Aguirre also hopes that future seal recipient data are better disaggregated nationally, so it’s clear not only how many recipients were ever English learners status but also how many come from low-income backgrounds.

The requirements to attain the seal of biliteracy pose equity concerns

Experts say equity issues related to the seal also have to do with qualifying criteria.

Most states use standardized assessments, Aguirre said, though those aren’t a viable way to assess students’ ability in all languages.

In Texas, where the seal is referred to as a performance acknowledgment, English learners also face additional requirements that don’t apply to peers who were never English learners. That includes reclassification out of English-learner status and a high score on the Texas English Language Proficiency Assessment System.

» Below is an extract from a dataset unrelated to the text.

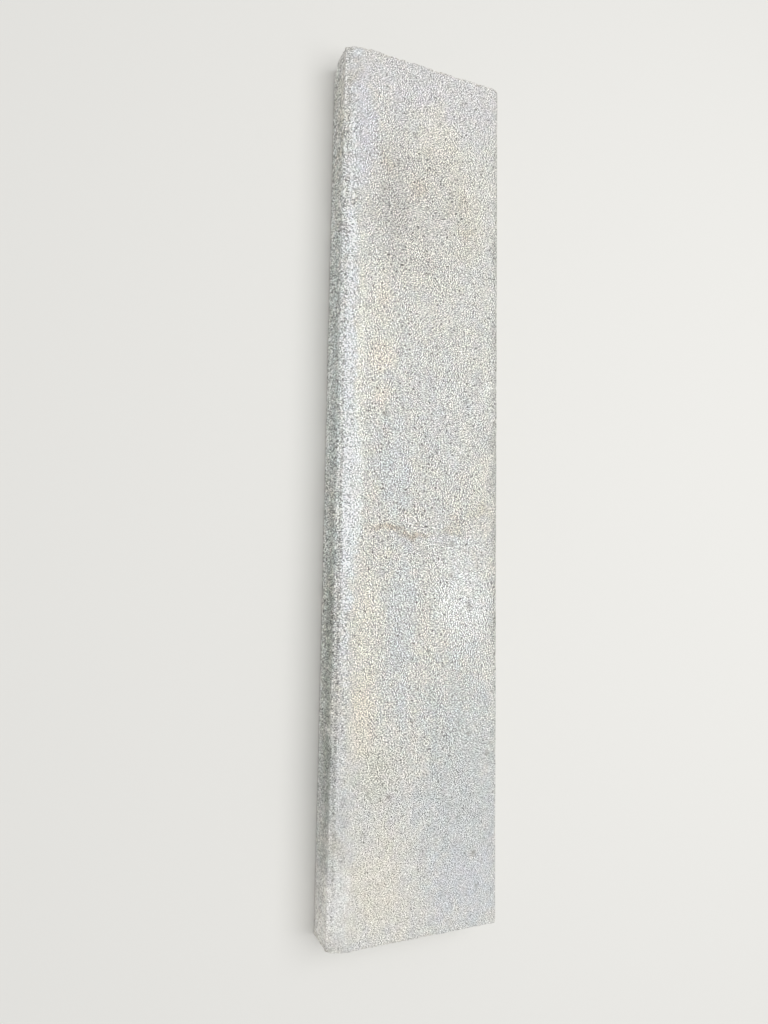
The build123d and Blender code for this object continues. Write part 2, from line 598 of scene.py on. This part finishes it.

“That’s very unfair for our children,” said Olivia Martinez, the English-language development and biliteracy director for the Pharr-San Juan-Alamo Independent school district in the Rio Grande Valley of Texas.

Martinez, who spoke at the summit, wants an equitable set of requirements.

“Having been a district who has been implementing dual language for a very, very long time, I think we’ve learned a thing or two about how to best move forward and have equitable criteria or requirements for our students,” Martinez said.

The need for equitable access to the seal stems in part from its significance as an industry-recognized certification, said Michael Herrera, executive director of Upper Bucks County Technical School in Pennsylvania.

“Getting an industry recognized certification for language definitely increases our students’ prospects,” Herrera said.

Herrera’s students have gone into jobs—including in health care and manufacturing—where their seal has been not only recognized, but their language abilities put to use. Those tangible benefits provide an incentive for students to join the program and earn the seal, he said.

“When we promote our students to those companies, we believe that this will even open up more doors, more avenues,” Herrera said.